Einstein summation is a convenient way to express tensor operations which has found its way in tensor libraries like numpy, torch, tensorflow, etc.
Its flexibility lets us represent the product of three matrices, $X$, $Y$, $Z$ of dimensions $(a,b)$, $(b,c)$, $(c,d)$ as
X.Y.Z = einsum('ab,bc,cd->ad',X,Y,Z)
However, the above compiles to something like
for a_ in range(a): for d_ in range(d): res[a_,d_] = 0 for b_ in range(b): for c_ in range(c): res[a_,d_] += X[a_,b_] * Y[b_,c_] * Z[c_, d_]
This native is quadratic in the size of the matrices when simply doing
einsum('ac,cd->ad',einsum('ab,bc'->'ac', X, Y), Z)
Would be merely cubic.
There are roughly three levels of optimization we can imagine a smarter implementation of
einsum to perform.
Decompose an einsum of tensors $(x_1, \ldots, x_n)$ into an einsum of pairs of tensors $x_1, x_2$, $e(x_1, x_2), x_3$, etc to optimize computation time.

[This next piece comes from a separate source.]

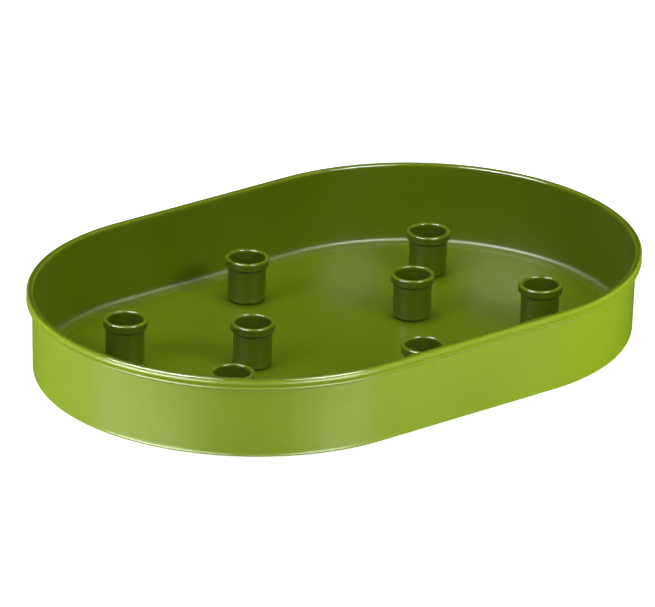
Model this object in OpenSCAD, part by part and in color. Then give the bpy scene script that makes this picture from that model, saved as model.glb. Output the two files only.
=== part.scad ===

Rely on associativity (where applicable) to pick those pairs judiciously (this is a classic dynamic programming problem) and construct the appropriate intermediary tensors.
Discover Strassen-like formulas for the specific tensor computation
While 3 seems clearly out of reach, 1 and 2 seem like they could be achievable exactly with a reasonably straightforward algorithm. Are such algorithms known for generic einstein summations? Have they been studied?